There is a huge clubhouse, complete with croquet course, which was center focus. Members could stay in a room in the clubhouse when on the island.
Some of the members, which included folks like the Rockefellers, Vanderbilts and J.P. Morgan, built grandiose “cottages” around the clubhouse. These cottages are now museums you can wander through. Our plan is to return tomorrow and tour several.
There were also buildings that housed chauffeurs, housekeepers, groundskeepers and chefs. Of course they were all farther away from the clubhouse, but they had their own commissary, dining hall and eventually a school for the staff who brought along family.

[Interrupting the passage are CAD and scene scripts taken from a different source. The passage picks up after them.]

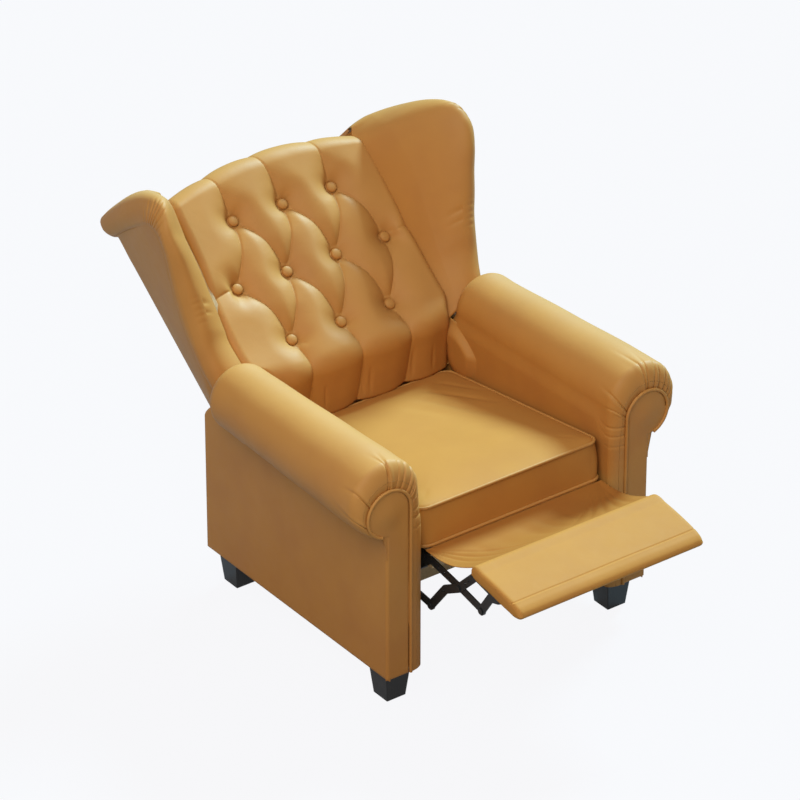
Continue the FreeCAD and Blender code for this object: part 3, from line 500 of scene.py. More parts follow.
def padDepth(x, s):
    # how far the leather lies under the fullest point of the pillows
    spots = buttonSpots()
    near = np.zeros(np.shape(x))
    valley = np.zeros(np.shape(x))
    crease = np.zeros(np.shape(x))
    for line, middle, sharp in padFolds():
        away, share, side = distanceTo(x, s, line)
        rise = 1 - ease(np.abs(2 * share - 1))
        depth = pad["front"] - (pad["front"] - middle) * rise
        if abs(line[-1][1]) > 300 or abs(line[-1][0]) > 270:
            depth = pad["front"] - (pad["front"] - middle) * ease(share * 2.2)
        weight = np.exp(-away * (1 + 0.07 * side) / 6.0)
        near += weight
        valley += weight * depth
        crease = np.maximum(crease, 1.9 * sharp * bell(away, 1.9) * (0.35 + 0.65 * rise))
    for bx, bs in spots:
        away = np.hypot(x - bx, s - bs)
        crease = np.maximum(crease, 3.6 * bell(away - 12.5, 2.4))
        weight = 2.5 * np.exp(-np.maximum(away - 8, 0) / 6.0)
        near += weight
        valley += weight * pad["front"]
    inside = -6.0 * np.log(np.maximum(near, 1e-9))
    away = np.clip(inside / pad["pillow"], 0, 1)
    puff = (1 - (1 - away) ** 2.2) ** 0.92
    depth = valley / np.maximum(near, 1e-9) * (1 - puff) + crease
    for start, end, deep, wide in padCreases():
        away, share, side = distanceTo(x, s, [start, end])
        depth = depth + deep * bell(away, wide) * np.sin(np.pi * np.clip(share, 0.02, 0.98))
    return depth


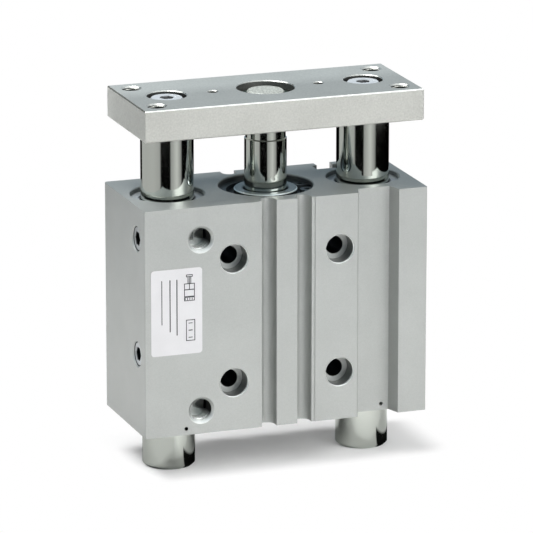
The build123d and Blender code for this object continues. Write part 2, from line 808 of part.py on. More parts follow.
# Piston, with a groove for the magnet, the guide ring and the seal
piston_radius = bore_radius - moving_gap
magnet_floor = piston_radius - ring_groove_depth
guide_ring_floor = bore_radius - running_play - guide_ring_thickness
magnet_z = piston_low + magnet_low
guide_ring_low_z = piston_low + guide_ring_low
piston_seal_z = piston_low + piston_seal_low
tail_clear_radius = rod_tail_diameter / 2 + seat_play
inner_groove_low = (piston_nut_seat + piston_length - o_ring_groove_width) / 2 + piston_low
with BuildPart() as piston:
    turn(
        (tail_clear_radius, piston_low + piston_nut_seat),
        (piston_nut_pocket_diameter / 2, piston_low + piston_nut_seat),
        (piston_nut_pocket_diameter / 2, piston_low),
        (piston_radius - piston_relief_depth, piston_low),
        (piston_radius - piston_relief_depth, piston_low + rear_relief_length),
        (piston_radius, piston_low + rear_relief_length),
        (piston_radius, magnet_z),
        (magnet_floor, magnet_z),
        (magnet_floor, magnet_z + magnet_height),
        (piston_radius, magnet_z + magnet_height),
        (piston_radius, guide_ring_low_z),
        (guide_ring_floor, guide_ring_low_z),
        (guide_ring_floor, guide_ring_low_z + guide_ring_height),
        (piston_radius, guide_ring_low_z + guide_ring_height),
        (piston_radius, piston_seal_z),
        (magnet_floor, piston_seal_z),
        (magnet_floor, piston_seal_z + piston_seal_height),
        (piston_radius, piston_seal_z + piston_seal_height),
        (piston_radius, piston_high - front_relief_length),
        (piston_radius - piston_relief_depth, piston_high - front_relief_length),
        (piston_radius - piston_relief_depth, piston_high),
        (tail_clear_radius, piston_high),
        (tail_clear_radius, inner_groove_low + o_ring_groove_width),
        (tail_clear_radius + o_ring_groove_depth, inner_groove_low + o_ring_groove_width),
        (tail_clear_radius + o_ring_groove_depth, inner_groove_low),
        (tail_clear_radius, inner_groove_low),
    )
piston.part.label = "piston"
export_step(piston.part, "parts/piston.step")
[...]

Biking around the area, both Ross and I though it is one of the most beautiful places we have ever been! Ross summed it up by saying the beauty of it is “astounding!” The Live Oaks, Spanish moss and all the flowers, along with songbirds singing everywhere makes you understand why the “club” wanted to keep all of this to themselves. The sun was out as we biked and the warmth made the pines smell so fragrant.

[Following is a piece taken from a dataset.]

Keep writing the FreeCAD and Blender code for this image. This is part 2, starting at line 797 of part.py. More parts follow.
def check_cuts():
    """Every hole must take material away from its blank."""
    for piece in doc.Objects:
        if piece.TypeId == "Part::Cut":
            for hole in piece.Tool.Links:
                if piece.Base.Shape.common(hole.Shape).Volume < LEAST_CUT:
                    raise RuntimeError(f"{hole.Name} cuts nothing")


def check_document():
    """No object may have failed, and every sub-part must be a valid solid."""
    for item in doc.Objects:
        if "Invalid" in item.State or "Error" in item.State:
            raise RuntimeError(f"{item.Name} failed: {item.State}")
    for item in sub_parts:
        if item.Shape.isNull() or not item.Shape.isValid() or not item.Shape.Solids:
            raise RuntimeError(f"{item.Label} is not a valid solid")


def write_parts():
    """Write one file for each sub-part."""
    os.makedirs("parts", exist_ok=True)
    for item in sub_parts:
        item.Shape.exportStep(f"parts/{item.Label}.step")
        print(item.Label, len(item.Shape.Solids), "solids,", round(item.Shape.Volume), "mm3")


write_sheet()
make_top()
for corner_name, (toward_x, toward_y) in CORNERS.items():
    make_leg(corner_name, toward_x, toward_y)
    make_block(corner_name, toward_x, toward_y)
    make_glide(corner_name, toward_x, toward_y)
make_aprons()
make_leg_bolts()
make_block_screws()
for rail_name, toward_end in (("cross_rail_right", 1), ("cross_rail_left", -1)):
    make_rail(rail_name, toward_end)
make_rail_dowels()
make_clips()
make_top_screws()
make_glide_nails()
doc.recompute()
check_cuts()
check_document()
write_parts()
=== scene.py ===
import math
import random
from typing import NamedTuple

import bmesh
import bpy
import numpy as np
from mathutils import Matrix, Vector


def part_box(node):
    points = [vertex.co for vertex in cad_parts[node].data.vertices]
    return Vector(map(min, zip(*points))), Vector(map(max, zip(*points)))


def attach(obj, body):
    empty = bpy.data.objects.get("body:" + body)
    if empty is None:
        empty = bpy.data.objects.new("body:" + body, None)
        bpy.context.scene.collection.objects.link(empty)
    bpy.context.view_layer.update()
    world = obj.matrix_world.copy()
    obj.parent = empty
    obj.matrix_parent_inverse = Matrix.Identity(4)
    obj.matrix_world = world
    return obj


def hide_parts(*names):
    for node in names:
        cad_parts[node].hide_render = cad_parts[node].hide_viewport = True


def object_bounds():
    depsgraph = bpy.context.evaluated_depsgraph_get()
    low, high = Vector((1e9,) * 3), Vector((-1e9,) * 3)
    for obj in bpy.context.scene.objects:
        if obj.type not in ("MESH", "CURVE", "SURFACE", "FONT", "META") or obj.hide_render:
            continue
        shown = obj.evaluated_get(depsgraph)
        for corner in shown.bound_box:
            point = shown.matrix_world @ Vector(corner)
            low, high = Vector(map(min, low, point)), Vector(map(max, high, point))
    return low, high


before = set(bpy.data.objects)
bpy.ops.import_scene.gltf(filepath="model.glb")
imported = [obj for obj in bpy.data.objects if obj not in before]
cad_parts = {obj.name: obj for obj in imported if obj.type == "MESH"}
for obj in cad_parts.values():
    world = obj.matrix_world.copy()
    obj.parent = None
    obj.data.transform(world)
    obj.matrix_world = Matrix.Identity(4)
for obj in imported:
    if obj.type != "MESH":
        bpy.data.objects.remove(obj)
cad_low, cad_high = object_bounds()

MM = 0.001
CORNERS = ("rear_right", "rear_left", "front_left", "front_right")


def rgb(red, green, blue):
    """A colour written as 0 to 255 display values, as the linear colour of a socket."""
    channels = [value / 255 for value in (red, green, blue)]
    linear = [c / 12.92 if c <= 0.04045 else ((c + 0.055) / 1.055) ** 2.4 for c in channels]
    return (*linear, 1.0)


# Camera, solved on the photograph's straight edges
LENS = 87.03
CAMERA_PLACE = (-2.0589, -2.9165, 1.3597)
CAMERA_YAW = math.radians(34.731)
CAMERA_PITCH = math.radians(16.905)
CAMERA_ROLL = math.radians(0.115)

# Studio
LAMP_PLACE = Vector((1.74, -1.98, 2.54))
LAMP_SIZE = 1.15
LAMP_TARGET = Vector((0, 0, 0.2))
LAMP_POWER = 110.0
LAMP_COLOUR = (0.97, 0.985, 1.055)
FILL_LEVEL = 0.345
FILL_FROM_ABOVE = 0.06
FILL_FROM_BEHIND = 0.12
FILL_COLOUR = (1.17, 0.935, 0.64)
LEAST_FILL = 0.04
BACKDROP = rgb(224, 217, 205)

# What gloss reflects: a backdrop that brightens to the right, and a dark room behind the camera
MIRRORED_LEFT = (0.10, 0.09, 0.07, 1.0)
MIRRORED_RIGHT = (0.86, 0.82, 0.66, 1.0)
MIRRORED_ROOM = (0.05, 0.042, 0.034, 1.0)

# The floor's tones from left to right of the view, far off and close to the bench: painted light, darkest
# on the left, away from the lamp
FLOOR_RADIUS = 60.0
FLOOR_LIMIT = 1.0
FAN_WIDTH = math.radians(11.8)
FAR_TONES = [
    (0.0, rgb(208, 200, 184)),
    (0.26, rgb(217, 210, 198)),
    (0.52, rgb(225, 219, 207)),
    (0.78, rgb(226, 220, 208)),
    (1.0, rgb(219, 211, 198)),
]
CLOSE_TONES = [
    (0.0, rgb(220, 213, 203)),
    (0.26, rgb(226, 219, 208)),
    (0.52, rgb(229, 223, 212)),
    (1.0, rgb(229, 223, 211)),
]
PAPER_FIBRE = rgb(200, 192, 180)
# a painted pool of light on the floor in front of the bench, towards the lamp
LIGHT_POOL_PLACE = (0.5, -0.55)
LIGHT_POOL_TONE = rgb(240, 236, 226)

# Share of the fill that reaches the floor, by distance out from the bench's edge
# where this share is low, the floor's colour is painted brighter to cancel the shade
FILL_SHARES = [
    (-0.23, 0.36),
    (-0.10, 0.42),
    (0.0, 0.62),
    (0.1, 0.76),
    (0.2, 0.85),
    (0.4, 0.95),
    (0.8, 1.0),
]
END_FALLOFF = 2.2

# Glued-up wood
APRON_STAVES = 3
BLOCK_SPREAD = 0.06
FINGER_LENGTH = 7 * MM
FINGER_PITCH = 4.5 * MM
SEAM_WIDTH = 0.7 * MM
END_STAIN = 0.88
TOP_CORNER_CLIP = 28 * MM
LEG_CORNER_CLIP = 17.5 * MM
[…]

There is a restaurant here at the marina so we decided to go up to it for supper. We weren’t all that hungry so decided on a bowl of Brunswick Stew. Any food we hear is a local food or traditional to the area, is something we always want to experience. We thought maybe it was a Brunswick, Georgia tradition. I checked it out on the internet when we returned to the boat. We were wrong. Seems every state along the coast with a town called Brunswick claims to be the originating place of the stew. But according to historians, it was started in Brunswick County Virginia. The original recipe was stewed squirrel, butter, onions, stale bread and seasonings. This made a very hearty and thick concoction. Nowadays it is made with chicken or pork and vegetables are added. Large batches are made for church functions, fundraisers, reunions and political rallies. Some states even have “Stew Fest” on the capitol grounds. What we ate last night was more like soup than a "thick concoction". We will sample more Brunswick Stew as we move along up the coast and report back.